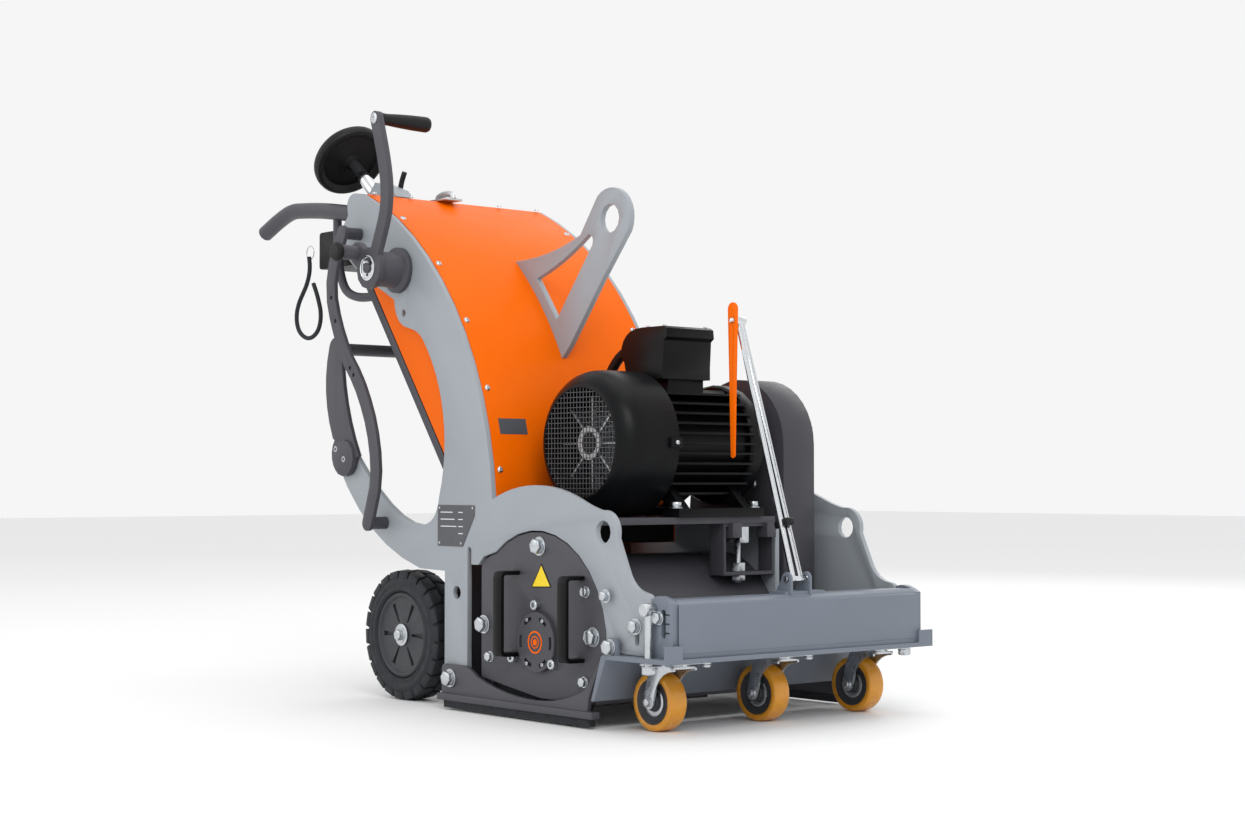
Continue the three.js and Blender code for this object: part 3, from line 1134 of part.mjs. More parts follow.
add('rear_stand', stand, GRAPHITE);

// ---- rear axle and wheels -----------------------------------------------------------------------------

const axleZ = WHEEL_RADIUS;
const wheelInner = WHEEL_OUTSET - WHEEL_WIDTH;
const HUB_BORE = 13;
const SWING_ARM_HALF = 6;
const swingArmY = wheelInner - 35;
const swingArm = (y) => acrossY(
  strap(SWING_X, SWING_Z, WHEEL_X, axleZ, 24), y - SWING_ARM_HALF, y + SWING_ARM_HALF);
const swingReach = swingArmY + SWING_ARM_HALF;
const rearAxle = join(
  bar(AXLE_RADIUS, at(SWING_X, -swingReach, SWING_Z), at(SWING_X, swingReach, SWING_Z), 16),
  bar(AXLE_RADIUS + 3, at(WHEEL_X, 3 - wheelInner, axleZ), at(WHEEL_X, wheelInner - 3, axleZ), 16),
  bar(HUB_BORE - 0.8, at(WHEEL_X, 2 - WHEEL_OUTSET, axleZ), at(WHEEL_X, WHEEL_OUTSET - 2, axleZ), 16),
  swingArm(-swingArmY), swingArm(swingArmY),
);
add('rear_axle', rearAxle, GRAPHITE);

function rearWheel(side) {
  const half = WHEEL_WIDTH / 2;
  const inFace = -half;
  return turned(
    [
      [HUB_BORE, inFace + 6], [82, inFace + 6], [86, inFace], [WHEEL_RADIUS - 14, inFace],
      [WHEEL_RADIUS, inFace + 9], [WHEEL_RADIUS, half - 9], [WHEEL_RADIUS - 14, half], [86, half],
      [80, half - 8], [40, half - 8], [34, half], [HUB_BORE, half], [HUB_BORE, inFace + 6],
    ],
    at(WHEEL_X, side * (WHEEL_OUTSET - half), axleZ), at(0, side, 0), 32);
}
add('wheel_near', rearWheel(-1), RUBBER);
add('wheel_far', rearWheel(1), RUBBER);

// ---- castor carriage ----------------------------------------------------------------------------------

const beamSection = new THREE.Shape();
beamSection.moveTo(BEAM_FRONT, BEAM_BOTTOM);
beamSection.lineTo(BEAM_FRONT, BEAM_FACE_TOP);
beamSection.lineTo(BEAM_FRONT - 10, BEAM_TOP);
beamSection.lineTo(BEAM_BACK, BEAM_TOP);
beamSection.lineTo(BEAM_BACK, BEAM_TOP - BEAM_WALL);
beamSection.lineTo(BEAM_FRONT - 11, BEAM_TOP - BEAM_WALL);
beamSection.lineTo(BEAM_FRONT - BEAM_WALL, BEAM_FACE_TOP - 2);
beamSection.lineTo(BEAM_FRONT - BEAM_WALL, BEAM_BOTTOM);
const beamHalf = FAR_INNER - 3;
function endPlate(side) {
  const shape = new THREE.Shape();
  shape.moveTo(BEAM_BACK - 1, BEAM_BOTTOM);
  shape.lineTo(BEAM_FRONT - 3, BEAM_BOTTOM);
  shape.lineTo(BEAM_FRONT - 3, BEAM_TOP - 6);
  shape.quadraticCurveTo(BEAM_FRONT - 30, BEAM_TOP + 9, BEAM_BACK + 9, BEAM_TOP + 5);
  shape.quadraticCurveTo(BEAM_BACK - 1, BEAM_TOP + 4, BEAM_BACK - 1, BEAM_TOP - 6);
  shape.holes.push(slot(288, 168, 288, 205, 5.5));
  const outer = side * FRAME_WIDTH / 2;
  const inner = side * (beamHalf - 1);
  return acrossY(shape, Math.min(outer, inner), Math.max(outer, inner));
}

// The pointer's hinge bracket is welded on top of the beam.
const HINGE_BOLT = 5;
const bracketEar = (y) => {
  const shape = new THREE.Shape();
  shape.moveTo(POINTER_X - 24, BEAM_TOP - 1);
  shape.lineTo(POINTER_X + 12, BEAM_TOP - 1);
  shape.absarc(POINTER_X, POINTER_Z, 12, 0, Math.PI, false);
  shape.lineTo(POINTER_X - 24, BEAM_TOP + 8);
  shape.holes.push(round(POINTER_X, POINTER_Z, HINGE_BOLT + 1));
  return acrossY(shape, y, y + 4);
};
const bracketFoot = box(POINTER_X - 32, POINTER_X + 7, -34, 62, BEAM_TOP - 1, BEAM_TOP + 5);
const beam = join(
  acrossY(beamSection, -beamHalf, beamHalf), endPlate(-1), endPlate(1), bracketFoot, bracketEar(-25),
  bracketEar(21),
);
add('front_beam', beam, BEAM_GREY);

// The castor deck is one bent plate: level under the beam, then down into the apron.
const deckBottom = DECK_TOP - DECK_THICKNESS;
const deckFront = BEAM_FRONT + 6;
const deckShape = new THREE.Shape();
deckShape.moveTo(deckFront, deckBottom);
deckShape.lineTo(deckFront, DECK_TOP);
deckShape.lineTo(DECK_BEND - 6, DECK_TOP);
deckShape.lineTo(DECK_BEND - 12, DECK_TOP - 4);
deckShape.lineTo(APRON_FOOT_X - 8, APRON_FOOT_Z);
deckShape.lineTo(APRON_FOOT_X, APRON_FOOT_Z);
deckShape.lineTo(DECK_BEND, deckBottom);
const earThickness = 8;
const earOuter = FRAME_WIDTH / 2 + RAIL_WEB + GAP * 2 + earThickness;
const ear = (side) => {
  const shape = strap(PIVOT_X, PIVOT_Z, PIVOT_X, DECK_TOP, 16);
  const outer = side * earOuter;
  const inner = side * (earOuter - earThickness);
  return cut(
    acrossY(shape, Math.min(outer, inner), Math.max(outer, inner)),
    box(0, 400, -400, 400, 0, DECK_TOP - 2),
    bar(PIVOT_BOLT + 0.6, at(PIVOT_X, -400, PIVOT_Z), at(PIVOT_X, 400, PIVOT_Z), 16),
  );
};
const cornerLip = (side) => {
  const outer = side * DECK_OUTSET;
  const inner = side * (FAR_INNER - 4);
  return box(BEAM_FRONT + GAP, deckFront, Math.min(outer, inner), Math.max(outer, inner), deckBottom, 152);
};
const castorPlaces = [-1, 0, 1].map((place) => place * CASTOR_PITCH + CASTOR_SHIFT);
const KINGPIN = 8;
const rodY = FRAME_WIDTH / 2 + EYEBOLT_RADIUS + 3;
const deck = cut(
  join(acrossY(deckShape, -DECK_OUTSET, DECK_OUTSET), ear(-1), ear(1), cornerLip(-1), cornerLip(1)),
  ...castorPlaces.map((y) => bar(KINGPIN + 0.8, at(CASTOR_X, y, 100), at(CASTOR_X, y, 140), 14)),
  ...[-1, 1].map((side) => bar(
    EYEBOLT_RADIUS + 2.5, at(EYEBOLT_X, side * rodY, 100), at(EYEBOLT_X, side * rodY, 140), 12)),
);
add('castor_deck', deck, BEAM_GREY);

// Eyebolts hang from the side plates and hold the deck's height with a nut under it.
const eyebolt = (side) => {
  const y = side * rodY;
  const inner = side * (FRAME_WIDTH / 2 + GAP);
  const outer = side * (rodY + EYEBOLT_RADIUS + 5);
  return join(
    bar(EYEBOLT_RADIUS, at(EYEBOLT_X, y, 104), at(EYEBOLT_X, y, EYEBOLT_Z), 14),
    bar(11, at(EYEBOLT_X, inner, EYEBOLT_Z), at(EYEBOLT_X, outer, EYEBOLT_Z), 16),
    turned([[0, 104], [12, 104], [12, 116], [0, 116]], at(EYEBOLT_X, y, 0), at(0, 0, 1), 6),
  );
};
add('eyebolt_near', eyebolt(-1), ZINC);
add('eyebolt_far', eyebolt(1), ZINC);

// ---- castors ------------------------------------------------------------------------------------------

const FORK_TOP = deckBottom - 1;
const FORK_WALL = 4;
const AXLE_BOLT = 5;
const wheelX = CASTOR_X - CASTOR_TRAIL;
castorPlaces.forEach((y, index) => {
  const half = CASTOR_WIDTH / 2 + 3;
  const cheek = new THREE.Shape();
  cheek.moveTo(CASTOR_X + 26, FORK_TOP - 10);
  cheek.lineTo(CASTOR_X + 26, FORK_TOP - 16);
  cheek.quadraticCurveTo(wheelX + 20, FORK_TOP - 18, wheelX + 12, CASTOR_RADIUS);
  cheek.absarc(wheelX, CASTOR_RADIUS, 12, 0, -Math.PI, true);
  cheek.quadraticCurveTo(wheelX - 6, FORK_TOP - 26, CASTOR_X - 30, FORK_TOP - 10);
  const fork = join(
    acrossY(cheek, y - half - FORK_WALL, y - half),
    acrossY(cheek, y + half, y + half + FORK_WALL),
    box(CASTOR_X - 30, CASTOR_X + 26, y - half - FORK_WALL, y + half + FORK_WALL, FORK_TOP - 13,
      FORK_TOP - 9),
    turned([[0, FORK_TOP - 10], [28, FORK_TOP - 10], [24, FORK_TOP], [0, FORK_TOP]], at(CASTOR_X, y, 0),
      at(0, 0, 1), 16),
    bar(KINGPIN, at(CASTOR_X, y, FORK_TOP - 4), at(CASTOR_X, y, DECK_TOP - 1), 12),
    bar(AXLE_BOLT, at(wheelX, y - half - FORK_WALL - 5, CASTOR_RADIUS),
      at(wheelX, y + half + FORK_WALL + 5, CASTOR_RADIUS), 14),
  );
  add(`castor_fork_${index + 1}`, fork, ZINC);
  const tyreHalf = CASTOR_WIDTH / 2;
  const wheel = turned(
    [
      [AXLE_BOLT + 0.6, -tyreHalf - 2], [13, -tyreHalf - 2], [15, -tyreHalf + 6], [31, -tyreHalf + 6],
      [34, -tyreHalf], [CASTOR_RADIUS - 6, -tyreHalf], [CASTOR_RADIUS, -tyreHalf + 10],
      [CASTOR_RADIUS, tyreHalf - 10], [CASTOR_RADIUS - 6, tyreHalf], [34, tyreHalf], [31, tyreHalf - 6],
      [15, tyreHalf - 6], [13, tyreHalf + 2], [AXLE_BOLT + 0.6, tyreHalf + 2],
      [AXLE_BOLT + 0.6, -tyreHalf - 2],
    ],
    at(wheelX, y, CASTOR_RADIUS), at(0, 1, 0), 20);
  add(`castor_wheel_${index + 1}`, wheel, AMBER);
});

// ---- direction pointer --------------------------------------------------------------------------------

const back = POINTER_LEAN * DEGREE;
const pointerAxis = at(-Math.sin(back), 0, Math.cos(back));
const hinge = at(POINTER_X, 0, POINTER_Z);
const tip = hinge.clone().addScaledVector(pointerAxis, POINTER_LENGTH);
const LEG_SPREAD = 9;
const ROD = 5;
const rodFoot = (side) => hinge.clone().add(at(0, side * LEG_SPREAD, 0));
const pointerArm = join(
  bar(ROD, rodFoot(-1).addScaledVector(pointerAxis, -4), tip.clone().add(at(0, -4, 0)), 10),
  bar(ROD, rodFoot(1).addScaledVector(pointerAxis, -4), tip.clone().add(at(0, 4, 0)), 10),
  bar(HINGE_BOLT, hinge.clone().add(at(0, -28, 0)), hinge.clone().add(at(0, 28, 0)), 14),
  bar(8, tip.clone().add(at(0, -12, 0)), tip.clone().add(at(0, 11, 0)), 14),
  bar(4, tip.clone().add(at(0, -22, 0)), tip.clone().add(at(0, -10, 0)), 12),
);
add('pointer_arm', pointerArm, CHROME);
const bladeShape = new THREE.Shape();
const bladeTop = tip.z + BLADE_ABOVE;
const bladeFoot = bladeTop - BLADE_LENGTH;
bladeShape.moveTo(tip.x - 5, bladeFoot + 5);
bladeShape.absarc(tip.x, bladeFoot + 5, 5, Math.PI, 2 * Math.PI, false);
bladeShape.lineTo(tip.x + 12, bladeTop - 12);
bladeShape.absarc(tip.x, bladeTop - 12, 12, 0, Math.PI, false);
bladeShape.holes.push(round(tip.x, tip.z, 4.8));
add('pointer_blade', acrossY(bladeShape, -17, -14), ORANGE);

// ---- place the machine --------------------------------------------------------------------------------

const extent = new THREE.Box3();
machine.children.filter((mesh) => mesh.name !== 'safety_cord').forEach((mesh) => extent.expandByObject(mesh,
  true));
machine.position.set(-(extent.min.x + extent.max.x) / 2, -(extent.min.y + extent.max.y) / 2, 0);

export default machine;
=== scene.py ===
"""Looks of a walk-behind floor milling machine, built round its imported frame."""

import json
import math

import bmesh
import bpy
from mathutils import Matrix, Vector


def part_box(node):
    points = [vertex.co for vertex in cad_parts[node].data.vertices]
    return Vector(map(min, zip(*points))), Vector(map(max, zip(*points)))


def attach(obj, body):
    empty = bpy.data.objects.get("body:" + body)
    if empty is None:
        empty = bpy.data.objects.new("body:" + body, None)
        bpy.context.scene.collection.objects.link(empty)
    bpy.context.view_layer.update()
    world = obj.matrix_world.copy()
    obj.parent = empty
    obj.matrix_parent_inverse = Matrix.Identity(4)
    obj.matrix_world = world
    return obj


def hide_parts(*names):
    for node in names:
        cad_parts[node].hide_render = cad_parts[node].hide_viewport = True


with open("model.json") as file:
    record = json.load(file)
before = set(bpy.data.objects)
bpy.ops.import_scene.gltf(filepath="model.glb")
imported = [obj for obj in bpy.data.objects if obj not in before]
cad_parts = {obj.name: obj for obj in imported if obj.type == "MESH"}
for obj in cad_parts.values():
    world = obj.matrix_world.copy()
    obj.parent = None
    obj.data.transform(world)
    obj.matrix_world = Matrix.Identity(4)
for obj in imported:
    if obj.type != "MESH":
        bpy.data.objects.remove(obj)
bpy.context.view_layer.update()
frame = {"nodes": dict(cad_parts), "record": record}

bl_info = {
    "name": "Floor milling machine",
    "version": (1, 0, 0),
    "blender": (4, 5, 0),
    "location": "View3D > Sidebar > Milling machine",
    "description": "Builds the visible pieces and finishes of a walk-behind floor milling machine",
    "category": "Object",
}

MM = 0.001

# The machine's own millimetres start on the floor, midway between the side plates,
# 320 mm behind the front edge of the castor deck, whose half width is 322 mm.
DECK_FRONT, DECK_HALF_WIDTH = 320, 322
deck_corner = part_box("castor_deck")[1]
START = Vector((deck_corner.x - DECK_FRONT * MM, deck_corner.y - DECK_HALF_WIDTH * MM, 0))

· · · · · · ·

→ INSTRUCTIONS FOR THE TASK
Return the opening line of the data and every line after it through the line containing "---- rear axle", please, exactly as written and with nothing added.

→ RESPONSE TO THIS EXERCISE
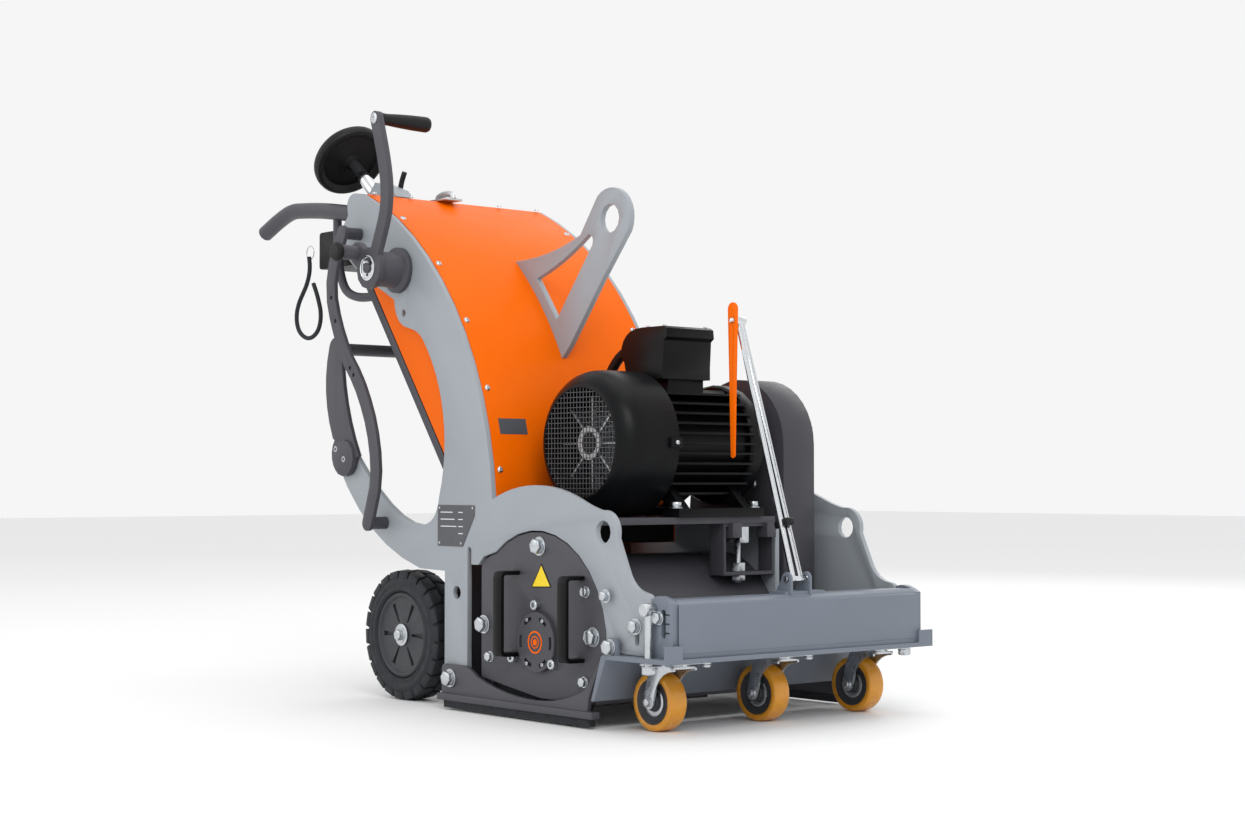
Continue the three.js and Blender code for this object: part 3, from line 1134 of part.mjs. More parts follow.
add('rear_stand', stand, GRAPHITE);

// ---- rear axle and wheels -----------------------------------------------------------------------------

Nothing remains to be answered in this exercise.